Thursday 27th August; Church Minshull to Bridge 3 Llangollen Canal
Overslept again. It’s hardly as though we have been working terribly hard, must be the relaxing nature of the canals! Before we pulled pins I took Meg for a walk back along the path where we got rained on last night and saw this lovely view across the Weaver valley.
It was chilly in the wind, though warm when the sun was out. The canal didn’t seem to be busy at all – only a few boats had passed us before we left, so we were surprised to see a queue of 4 boats at Minshull lock. With boats coming down as well it was pretty busy, but everyone seemed very efficient and we were through in well under an hour. So we were expecting to continue the conversation we had been having with an Anglo-Welsh at Cholmondeston lock, but the lock landing was empty! The super-efficient volunteer lockie was helping a hire boat down and we were rising up the lock soon after. It was very busy above – the lock moorings were full with another boat waiting by the 48-hour moorings, which were also full. Meanwhile on the towpath the Shropshire Union Canal Society was setting up small marquees for an event this weekend. As a shower was threatening we pulled in for an early lunch at the far end of the moorings.
Before we left, we looked out some of the knick-knacks that had been on the boat when we bought it. Chuffed’s previous owners had a taste for all sorts of marine-related bits and pieces which aren’t really our thing. We disposed of some to the Ashby Canal Society’s shop at the end of the Ashby a couple of years ago - this time the SUC society were confident they’d find a buyer and were delighted to take them off our hands.
At Barbridge Junction I spotted this sign which I’ve never noticed before;
Dave made a perfect turn towards Hurleston Junction, easily avoiding this crunched bit of concrete opposite the end of the Middlewich Branch. In the background is the sad sight of the (not so) Jolly Tar, all boarded up.

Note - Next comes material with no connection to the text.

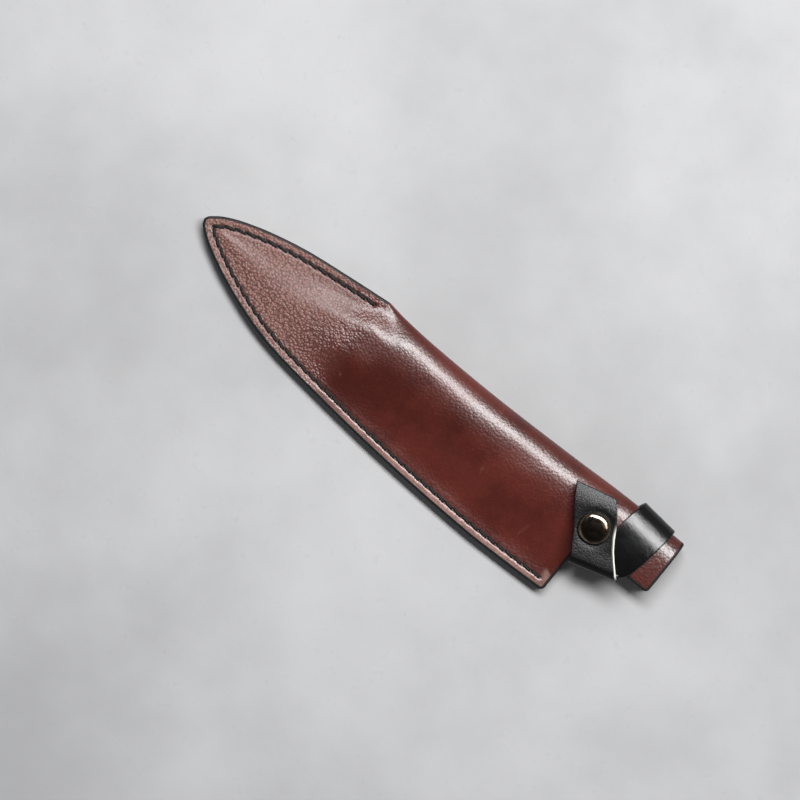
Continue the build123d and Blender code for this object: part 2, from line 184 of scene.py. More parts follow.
def panel_top(x, from_top, from_belly):
    """Height of the front panel's outer face, before the fold rounds it down at the spine."""
    crest = np.interp(x, *CREST_CURVE)
    top_margin = SEAM_MARGIN - MARGIN_NARROWS_BY * ease((x - MARGIN_NARROWS_X) / MARGIN_NARROWS_OVER)
    span = np.maximum(from_top + from_belly - 2 * SEAM_MARGIN, 4.0)
    top_share = RISE_SHARE_AT_POINT - (RISE_SHARE_AT_POINT - RISE_SHARE_AT_FOLD) * ease(
        (x - RISE_CHANGES_X) / RISE_CHANGES_OVER)
    rise = ease((from_top - top_margin) / (top_share * span)) * ease(
        (from_belly - SEAM_MARGIN) / (BELLY_RISE_SHARE * span))
    stitched = EDGE_HEIGHT + (crest - EDGE_HEIGHT) * rise
    down = (from_top - NOSE_WIDTH) / (span + SEAM_MARGIN - NOSE_WIDTH)
    fall = (crest - EDGE_HEIGHT) * ease(down) ** FULLNESS
    folded = crest - fall * (1 - TONGUE_OPEN * on_tongue(x))
    return stitched + (folded - stitched) * opened(x)


# ---- Mesh helpers ----------------------------------------------------------------------------


def new_object(name, points, faces, materials, face_material=None):
    """A smooth-shaded mesh object from plan millimetres."""
    mesh = bpy.data.meshes.new(name)
    mesh.from_pydata(to_row(points).tolist(), [], [list(map(int, f)) for f in faces])
    for material in materials:
        mesh.materials.append(material)
    if face_material is not None:
        mesh.polygons.foreach_set("material_index", np.asarray(face_material, np.int32))
    mesh.polygons.foreach_set("use_smooth", np.ones(len(mesh.polygons), bool))
    solid = bmesh.new()
    solid.from_mesh(mesh)
    bmesh.ops.recalc_face_normals(solid, faces=solid.faces)
    solid.to_mesh(mesh)
    solid.free()
    mesh.update()
    obj = bpy.data.objects.new(name, mesh)
    bpy.context.scene.collection.objects.link(obj)
    return obj


def put_attribute(obj, name, values):
    attribute = obj.data.attributes.new(name, "FLOAT", "POINT")
    attribute.data.foreach_set("value", np.asarray(values, np.float32))


def quads(index, flip=False):
    """Quads over a grid of vertex numbers."""
    a, b = index[:-1, :-1].ravel(), index[1:, :-1].ravel()
    c, d = index[1:, 1:].ravel(), index[:-1, 1:].ravel()
    return np.stack([a, d, c, b] if flip else [a, b, c, d], 1)


def strip(first, second, flip=False):
    """Quads between two rows of vertex numbers."""
    return quads(np.stack([first, second], 1), flip)


def distance_to(points, line):
    """Distance of plan points to a polyline, and how far along it each nearest place is."""
    a, b = line[:-1], line[1:]
    run = b - a
    size = (run ** 2).sum(1)
    best = np.full(len(points), 1e9)
    along = np.zeros(len(points))
    start = np.concatenate([[0], np.cumsum(np.sqrt(size))])
    for i in range(len(a)):
        t = np.clip(((points - a[i]) @ run[i]) / max(size[i], 1e-12), 0, 1)
        d = np.hypot(*(points - a[i] - t[:, None] * run[i]).T)
        closer = d < best
        best[closer] = d[closer]
        along[closer] = start[i] + t[closer] * np.sqrt(size[i])
    return best, along


def arc(centre, radius, start, end, count=9):
    angles = np.radians(np.linspace(start, end, count))
    return np.stack([centre[0] + radius * np.cos(angles), centre[1] + radius * np.sin(angles)], 1)


def thinned(curve, every=6):
    return np.stack([np.append(c[:-1:every], c[-1]) for c in curve], 1)


BELLY_PATH = thinned(BELLY_CURVE)
TOP_PATH = thinned(TOP_CURVE)
MOUTH_PATH = np.concatenate([
    arc((MOUTH_X - MOUTH_CORNER, belly_line(MOUTH_X) + MOUTH_CORNER), MOUTH_CORNER, -90, 0),
    arc((MOUTH_X + INNER_CORNER, TONGUE_LOW_Y - INNER_CORNER), INNER_CORNER, 180, 90),
    arc((LENGTH - TONGUE_CORNER, TONGUE_LOW_Y + TONGUE_CORNER), TONGUE_CORNER, -90, 0),
    [(LENGTH, 40.0)]])
LOW_PATH = np.concatenate([BELLY_PATH, MOUTH_PATH])

# ---- Seams -----------------------------------------------------------------------------------

STITCH_PITCH = 5.0
SEAM_INSET = 4.5


def seam_line(path, side, last):
    """A line inside an edge by the seam's inset, from the turn at the point to last before its end."""
    run = np.gradient(path, axis=0)
    run /= np.hypot(*run.T)[:, None]
    inner = path + np.stack([-run[:, 1], run[:, 0]], 1) * side * SEAM_INSET
    inner = np.vstack([SEAM_TURN, inner[inner[:, 0] > SEAM_TURN[0] + 1.5]])
    steps = np.concatenate([[0], np.cumsum(np.hypot(*np.diff(inner, axis=0).T))])
    length = np.linspace(0, steps[-1] - last, 400)
    return np.stack([np.interp(length, steps, inner[:, 0]), np.interp(length, steps, inner[:, 1])], 1)


SEAM_TURN = (5.4, -0.4)
BELLY_SEAM = seam_line(BELLY_PATH, 1, 2.0)
TOP_SEAM = seam_line(TOP_PATH, -1, 5.6)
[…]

We were lucky we made the turn when we did. Within minutes there was a constant stream of boats coming towards us – we waited for eight or nine to come through a bridge before we could pass. We were just reaching the bridge hole when this chap appeared round the corner, closely followed by yet more. Luckily we were there first!
At Hurleston Junction though the boat in front was entering the lock as we arrived so we could pull straight onto the mooring. These are easy little locks, apart from a self-closing bottom gate on the second, and with boats coming down we made good progress. A volunteer lockie was in attendance and drew our attention to the hills in the distance – they don’t really show up in the photo unfortunately, but the pointy tree to the right of centre has a faint grey shadow behind it – the Pennines. We could see the radio-telescopes of Jodrell Bank too.
There has been a lot of noise in the canal press recently about CRT’s plans to introduce pawl stops to prevent accidents. (The pawl is the device that stops the paddle gear falling again once you have wound it up). Some people are against this move, as some gear is so stiff that not everyone has the strength to wind it down with one hand while holding the pawl up with the other. This flight is one of the areas where the paddle gear already has pawl stops. In the photo I am lifting the pawl as far as it will go. So it’s lucky the gear is easy to operate.
We had a short wait in the second to top lock; the lockie explained that because there had a been a boat stuck in a lock earlier, one of the boats above the locks had run out of time to go down and turn at the junction and asked if we would mind waiting while he turned in the wide pound above us. No problem, we were in no hurry. He made a very efficient turn in the stiff breeze.
At the top we watered up and emptied a cassette. We weren’t short of water but didn’t want to have to stop at Grindley Brook as it’s likely to be very busy. We pottered on in the sunshine and stopped on the 48-hour moorings between bridges 3 and 4. Meg enjoyed her game of ball though Dave had to keep fishing it out of the water.
It’s a lovely mooring here in the evening sun watching the boats go by (playing ball too).